Du souffle, au sens d’inspiration mais aussi des vents multiples de discours autres. Joseph resitue ce qui de nos maîtres Freud, Lacan, Klein, Winnicott, Dolto et les autres nous pousse « la passion pour le toujours nouveau, l’inconnu, à l’inouï, l’insu. La saveur du réel » p.24, face à l’énigme : qui suis-je ? Mais il invite à élargir les lieux d’exploration ailleurs, en traversant maints ancrages culturels. C’est en effet un livre qui nous fait voyager entre plongées poétiques, théoriques, étymologiques d’une grande érudition, et sur plusieurs civilisations mais aussi et plus encore, dans le style du chercheur qui nous prend par la main pour l’accompagner dans ses explorations. Nous ouvrons les livres avec lui, et il nous rend témoin de ses trouvailles, c’est d’ailleurs là qu’il parvient à opérer la transmission : en nous mettant au travail. Nous sommes donc embarqués dans la même voie, avec le désir d’y trouver nos propres formulations. La recherche comme acte de création, comme marche, comme souffle, réaffirme la seule éthique qui soit pour la psychanalyse, bien loin du seul thérapeutique qui ne peut être que de surcroît.
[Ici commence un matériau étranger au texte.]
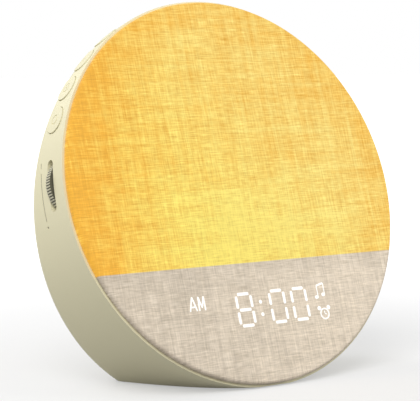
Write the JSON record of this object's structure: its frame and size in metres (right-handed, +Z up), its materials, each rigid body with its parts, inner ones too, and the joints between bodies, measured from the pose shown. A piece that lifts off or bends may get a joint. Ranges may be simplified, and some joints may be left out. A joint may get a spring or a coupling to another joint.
{
  "type": "sunrise alarm clock",
  "caption": "Slanted drum-shaped wake-up light clock with a round linen front, lit upper field, hidden digits, side buttons and a thumbwheel.",
  "frame": {"origin": "centre of the rubber pad's flat underside, on the surface that the clock stands on", "axes": "+X to the viewer's right, +Y to the back, +Z up"},
  "size_m": [0.1732, 0.0708, 0.1632],
  "materials": {
    "shell": "fine matte moulded",
    "linen": "woven linen",
    "milky": "milky diffusing",
    "reflector": "white satin",
    "board": "solder mask",
    "led": "phosphor",
    "dark_plastic": "fine matte",
    "lit": "lit white",
    "ribbon": "film",
    "steel": "plain",
    "wheel": "ribbed moulded",
    "rubber": "matte",
    "magnet": "ferrite",
    "paper_cone": "pressed",
    "cell": "bright",
    "tin": "satin"
  },
  "bodies": {
    "housing": {"drum_shell": "shell", "linen_cover": "linen", "front_diffuser": "milky", "light_tray": "reflector", "light_board": "board", "light_leds": "led", "display_block": "dark_plastic", "display_segments": "lit", "display_board": "board", "display_ribbon": "ribbon", "button_board": "board", "tact_switches": "tin", "wheel_bracket": "dark_plastic", "wheel_encoder": "dark_plastic", "foot_pad": "rubber", "rear_cover": "shell", "cover_screws": "steel", "main_board": "board", "board_chips": "dark_plastic", "board_screws": "steel", "coin_cell": "cell", "coin_cell_holder": "dark_plastic", "speaker_basket": "tin", "speaker_magnet": "magnet", "speaker_cone": "paper_cone", "speaker_surround": "rubber", "speaker_screws": "steel", "power_socket": "tin", "socket_board": "board"},
    "alarm_button": {"alarm_button": "shell"},
    "light_button": {"light_button": "shell"},
    "sound_button": {"sound_button": "shell"},
    "set_button": {"set_button": "shell"},
    "volume_wheel": {"volume_wheel": "wheel", "wheel_axle": "steel"}
  },
  "joints": [
    {"name": "alarm_button_press", "type": "slide", "parent": "housing", "child": "alarm_button", "axis": [0.9063, -0.1339, -0.4008], "range_m": [0, 0.0005], "stiffness_N_per_m": 800, "springref_m": -0.0005},
    {"name": "light_button_press", "type": "slide", "parent": "housing", "child": "light_button", "axis": [0.8161, -0.1831, -0.5481], "range_m": [0, 0.0005], "stiffness_N_per_m": 800, "springref_m": -0.0005},
    {"name": "sound_button_press", "type": "slide", "parent": "housing", "child": "sound_button", "axis": [0.6997, -0.2264, -0.6777], "range_m": [0, 0.0005], "stiffness_N_per_m": 800, "springref_m": -0.0005},
    {"name": "set_button_press", "type": "slide", "parent": "housing", "child": "set_button", "axis": [0.5606, -0.2623, -0.7854], "range_m": [0, 0.0005], "stiffness_N_per_m": 800, "springref_m": -0.0005},
    {"name": "volume_wheel_turn", "type": "hinge", "parent": "housing", "child": "volume_wheel", "pos_m": [-0.07423, 0.0052, 0.08559], "axis": [0, 0.9485, -0.3168], "continuous": true}
  ]
}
Le livre s’ouvre en insistant sur le corps dans l’acquisition du savoir-faire de la pratique analytique, l’épreuve dans le corps comme faisant preuve de l’avènement d’une vérité, citant Freud mais aussi Joyce qui parle de son œuvre comme ce work in progress . Je m’interroge en le lisant sur ce qui, dans le corps de l’analyste s’écrit, ou est écrit, ou bien à partir de quelle trace text-t-il son étoffe sur son métier. C’est dans le chapitre Mémorables, évidement, que Joseph ouvre des pistes, nous ouvrant son cœur : la mélancolie de la perte et le rire du trait d’esprit.
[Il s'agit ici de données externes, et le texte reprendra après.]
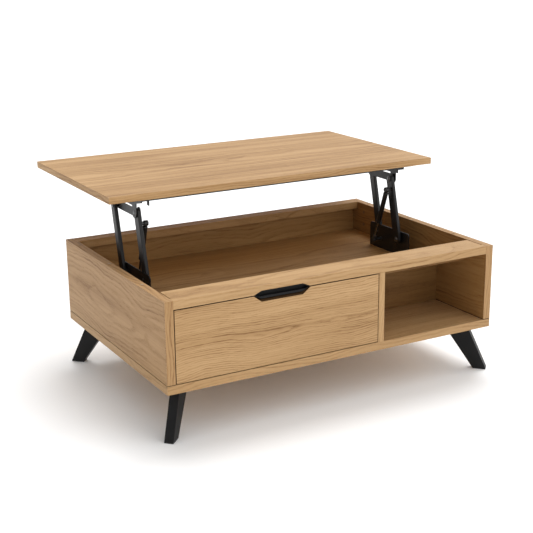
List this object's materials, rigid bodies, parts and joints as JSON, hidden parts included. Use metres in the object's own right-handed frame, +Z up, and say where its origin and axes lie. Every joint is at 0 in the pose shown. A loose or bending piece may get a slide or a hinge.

Joseph Rouzel dédicace ce livre à plusieurs proches qu’il appelle « compagnons », dont son préfacier Jacques Cabassut, co-fondateur de l’@psychanalyse, dont Geneviève Dindart qui a récemment accompagné de sa peinture les poèmes de Joseph, dont Guillaume Nemer, qui se lance dans l’aventure des éditions Le Retrait, et moi-même. Je n’ai pas trouvé cela ordinaire, on est déjà l’Ailleurs des usages en vigueur dans le style. Cela m’a fait percevoir la nécessité dans laquelle il se trouve de s’entourer des noms qui représentent les liens dans l’actualité qui le pousse à écrire – encore, et deux livres en même temps cette année s’il vous plaît ! – à partir des questions que lui pose sa pratique, nouée entre héritage, lien d’amitié et de travail, ces questions du lien social étant attenantes à l’éthique et au politique.
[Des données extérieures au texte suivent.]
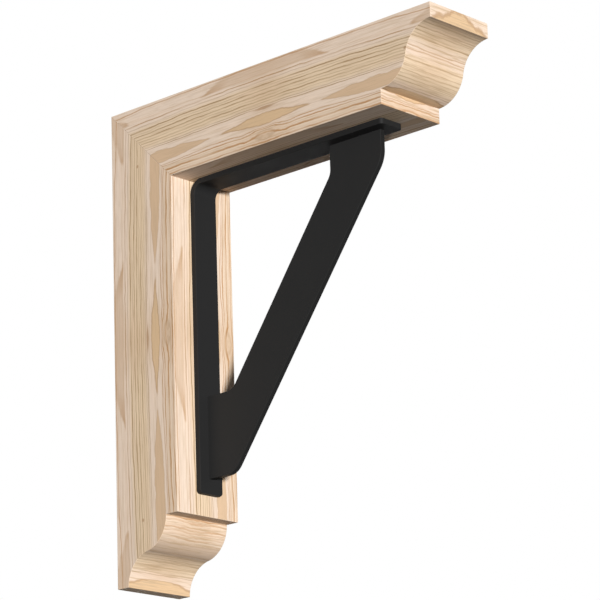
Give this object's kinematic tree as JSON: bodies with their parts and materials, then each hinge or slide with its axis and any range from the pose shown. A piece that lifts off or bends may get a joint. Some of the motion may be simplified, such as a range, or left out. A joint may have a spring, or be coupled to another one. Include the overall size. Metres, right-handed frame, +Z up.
{
  "type": "timber corbel bracket with steel strap and brace",
  "caption": "Right-angled timber wall bracket with mitred corner, moulded free ends, a bent steel strap inside the corner and a diagonal steel plate brace.",
  "frame": {"origin": "centre of the flat wall face of the back leg, halfway up and halfway across", "axes": "+X straight out of the wall along the top arm, +Y across the bracket's width, +Z up along the back leg"},
  "size_m": [0.7112, 0.1396, 0.8128],
  "materials": {
    "softwood": "smooth planed and sanded, unpainted pale fir with tan growth rings",
    "black_powder_coat": "satin black powder coat on steel plate"
  },
  "bodies": {
    "root": {"back_leg": "softwood", "top_arm": "softwood", "steel_strap": "black_powder_coat", "diagonal_brace": "black_powder_coat"}
  },
  "joints": []
}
Car comment penser la transmission de la psychanalyse aujourd’hui se demande Joseph ? Notre pratique subit des attaques orchestrées du dehors, mais existant aussi à l’intérieur, autant par l’éclatement des écoles et associations, que par leur tendance à la fermeture dogmatique de l’entre-soi. Mais ceci au fond n’explique-t-il pas cela ? Les sociétés d’analystes sont des collectifs et ont à pâtir des phénomènes de clôture institutionnelle et de l’idéologie, confisquant trop souvent le transfert sur le fondateur ou sur l’école. Aussi, les dislocations que déplore l’auteur, souvent vécues comme un échec, ne peuvent-elle pas s’entendre comme des efforts pour réinventer l’ouvert ? Au fond, la confusion actuelle entre sujet et individu, nous dit Joseph, tout comme le repliement des sociétés analytiques évacuent de part et d’autre cet ailleurs qui est le pays de la psychanalyse et le lieu du sujet par l’acte inventif de la parole. « Par sujet, nous désignons, non pas la personne ni l’individu, mais cette spécificité singulière qui fait que « chaque un » se fait naître à chaque instant où il parle ». L’auteur plaide pour l’invention théorique, fiction (Maud Mannoni) ou délire (Schreber lu par Freud) en tout cas débordant la doxa par l’acte d’un dire nouveau. Il reprend la nécessité qui incombe à tout analyste de se coltiner les signifiants qu’il reçoit en héritage et de les broder à sa façon, selon la rencontre du réel que sa pratique impose.
Cela passe par un sommaire, une psychanalyse sommaire comme l’épingle avec humour Jacques Cabassut dans sa préface, en cinq points : cliniques, transfert, parole structurante, parole créatrice, social et éthique.
Mais l’éthique nommée en fin est en fait posée d’emblée, dès les dédicaces, mon propos n’étant pas sur ce point anecdotique, il est à noter que devant les échecs des institutions analytiques, ou en marge de celles-ci, ailleurs, Joseph pose le « compagnonnage » une voie pour le travail de celui qui écrit pourtant comme lui dans la solitude de son geste.